И вдруг меня пронизал какой-то неописуемый ужас. Я сама не могла отдать себе отчета, почему, но до сего дня я помню это ощущение — словно я заглянула в какую-то бездну и увидела страшное… Я не могла и у нее долго оставаться. Ушла домой и буквально места себе не находила… Как сейчас помню: Наташа сидела в качалке, а Аличка у нее на ручке кресла, обе покачивались и что-то напевали… А я ходила взад и вперед и не понимала, отчего мне так невыносимо тяжело. И вдруг из соседней квартиры прибежала няня. У нее тряслись губы, она только и могла промолвить:
— Идите… идите прощаться с мамой…
Я даже не удивилась, точно именно этого и ждала, — и только кинулась туда. Но мамы уже не было в живых. Смерть ее была мгновенна. Она, как мне потом сказали, только в это утро сказала близкому человеку, что с ней, и когда немедленно вызвали докторов, оказалось, уже поздно: у нее была уремия.
Описывать этого времени я не стану. Я совершенно потеряла сознание времени, жила в невыразимом отчаянии и ужасе. Первая смерть в моей жизни, да еще смерть любимой матери, потрясла меня до основания.
Когда в день похорон я вернулась с кладбища, дома меня ждали двое рассыльных из театра. Оказалось, что я забыла, что вечером играю. Было уже поздно. Я сказала им, что не поеду, что не могу играть, но тогда они заявили, что надо мне самой поехать объяснить это Коршу, а что им не велено без меня возвращаться. И вот я поехала в театр. Я начала просить Ф.А. освободить меня. До сих пор не понимаю, к чему была нужна эта жестокость, кому был важен нелепый водевиль, который мне предстояло играть: но Корш ни за что не согласился отпустить меня. Он стал мне говорить банальные актерские слова о дисциплине, о том, что актер все равно что солдат на посту, должен исполнять свой долг…
Не помню, как меня загримировали, как меня одели… не помню, как я играла, как по инерции двигалась по сцене, смеялась и говорила какие-то слова…

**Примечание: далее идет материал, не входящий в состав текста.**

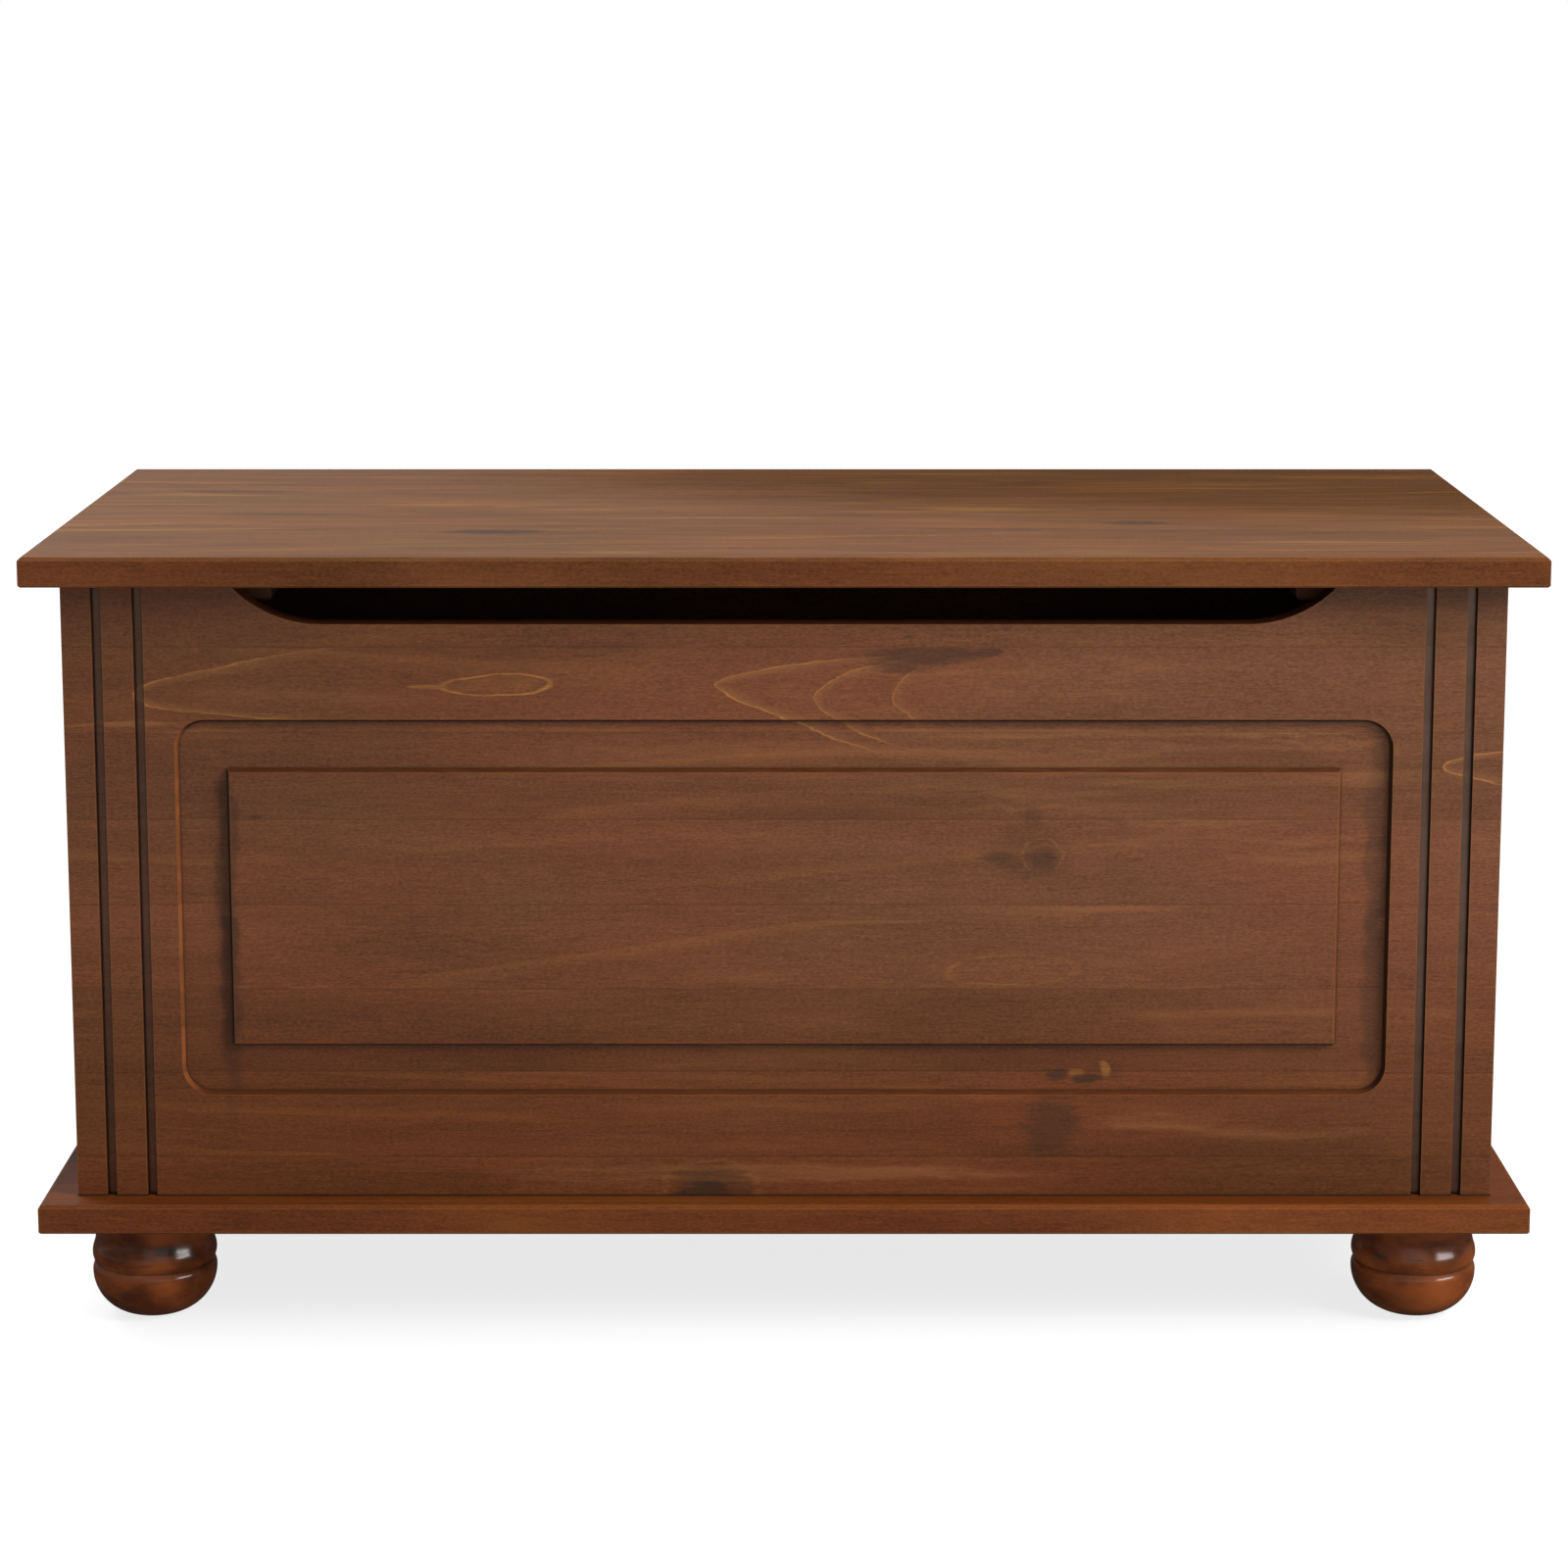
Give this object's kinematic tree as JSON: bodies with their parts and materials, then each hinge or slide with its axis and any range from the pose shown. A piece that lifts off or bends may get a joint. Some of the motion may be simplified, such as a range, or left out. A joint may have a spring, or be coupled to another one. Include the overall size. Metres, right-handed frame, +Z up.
{
  "type": "storage chest",
  "caption": "Low wide wooden storage chest with a hinged overhanging lid on slotted stays, a routed front with a hand slot, a plinth board and turned bun feet.",
  "frame": {"origin": "on the floor, under the middle of the whole chest's box", "axes": "+X to the right seen from the front, -Y out of the routed front, +Z up"},
  "size_m": [0.9, 0.4262, 0.48],
  "materials": {
    "stained_pine": "walnut stain under satin lacquer",
    "stained_turning": "walnut stain under glossy lacquer",
    "plain_beech": "bare wood",
    "hinge_brass": "aged brass",
    "zinc_steel": "zinc plated",
    "soft_dot": "soft clear-brown polymer"
  },
  "bodies": {
    "carcass": {"base_board": "stained_pine", "front_panel": "stained_pine", "back_panel": "stained_pine", "side_panel_left": "stained_pine", "side_panel_right": "stained_pine", "foot_front_left": "stained_turning", "foot_front_right": "stained_turning", "foot_rear_left": "stained_turning", "foot_rear_right": "stained_turning", "foot_bolts": "zinc_steel", "foot_inserts": "hinge_brass", "cam_bolts": "zinc_steel", "cam_nuts": "zinc_steel", "corner_dowels": "plain_beech", "base_screws": "zinc_steel", "lid_dots": "soft_dot", "hinge_left_body_leaf": "hinge_brass", "hinge_right_body_leaf": "hinge_brass", "body_leaf_screws": "hinge_brass", "stay_pin_left": "zinc_steel", "stay_pin_right": "zinc_steel"},
    "lid": {"lid_panel": "stained_pine", "lid_batten_left": "stained_pine", "lid_batten_right": "stained_pine", "batten_screws": "zinc_steel", "hinge_left_lid_leaf": "hinge_brass", "hinge_left_pin": "hinge_brass", "hinge_right_lid_leaf": "hinge_brass", "hinge_right_pin": "hinge_brass", "lid_leaf_screws": "hinge_brass", "stay_bracket_left": "zinc_steel", "stay_bracket_right": "zinc_steel", "bracket_screws": "zinc_steel", "stay_rivet_left": "zinc_steel", "stay_rivet_right": "zinc_steel"},
    "stay_left": {"stay_arm_left": "zinc_steel"},
    "stay_right": {"stay_arm_right": "zinc_steel"}
  },
  "joints": [
    {"name": "lid_hinge", "type": "hinge", "parent": "carcass", "child": "lid", "pos_m": [0, 0.21015, 0.4615], "axis": [-1, 0, 0], "range_deg": [0, 95]},
    {"name": "stay_left_pivot", "type": "hinge", "parent": "lid", "child": "stay_left", "pos_m": [-0.4085, 0.02071, 0.447], "axis": [-1, 0, 0], "range_deg": [-47.5, 0]},
    {"name": "stay_right_pivot", "type": "hinge", "parent": "lid", "child": "stay_right", "pos_m": [0.4085, 0.02071, 0.447], "axis": [-1, 0, 0], "range_deg": [-47.5, 0]}
  ],
  "couplings": [
    {"joint": "stay_left_pivot", "follows": "lid_hinge", "ratio": -0.5},
    {"joint": "stay_right_pivot", "follows": "lid_hinge", "ratio": -0.5}
  ]
}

А перед глазами был мрак и ужас.
После этого я заболела, и проболела довольно долго, и тут-то я и решила бросить театр бесповоротно.
В этом я никогда не раскаивалась.
Этот год оказался необычайно жестоким… Я потеряла и Константина Степановича.
Наши отношения с ним в Москве, как я говорила, уже вошли в новую колею: мы виделись урывками. Встречались где могли и как могли. Сходились частью на людях — и чувствовали, словно нас море разделило: хотелось протянуть друг другу руки, с прежней полнотой говорить друг с другом, смотреть в глаза… И встречи были для нас и тяжелы, и радостны… Но все же радостны. Мы ждали лета, когда он останется один и нам можно будет опять встречаться свободно… Решили остаться на лето в Москве под какими-нибудь предлогами, и, когда он провожал меня домой или мы случайно оставались в комнате одни, мы говорили друг другу:
— Вот скоро и лето…
Скорей бы лето!..
Потом — вдруг пробел. Его не было у Н.М. на последней субботе… Какие-то коротенькие записки: «Не мог быть там-то — нездоровится»…
Потом полное молчание.
Потом тетя говорит: «Знаешь, бедный К.С. болен, лежит уже неделю»…
Потом заметка в газетах: «Артист Ш. тяжко заболел, опасаются воспаления легких»…
Вот когда я, в сущности, поняла, почему, если любишь, надо «быть женой»…
Все можно терпеть: разлуку, ожидание… но знать, что человек, которого любишь, болен — и не иметь права пойти к нему, быть около него, отдавать ему заботу, нежность, ночей не спать для него, а сидеть тут и мучиться неизвестностью… Впервые я поняла еще, и что такое ревность, — но ревность не к любви, не к ласкам — а к святому праву страдания…
И вдруг за мной пришли — от него: он хочет меня видеть, он меня зовет.
Я сразу поняла, что, значит, очень худо.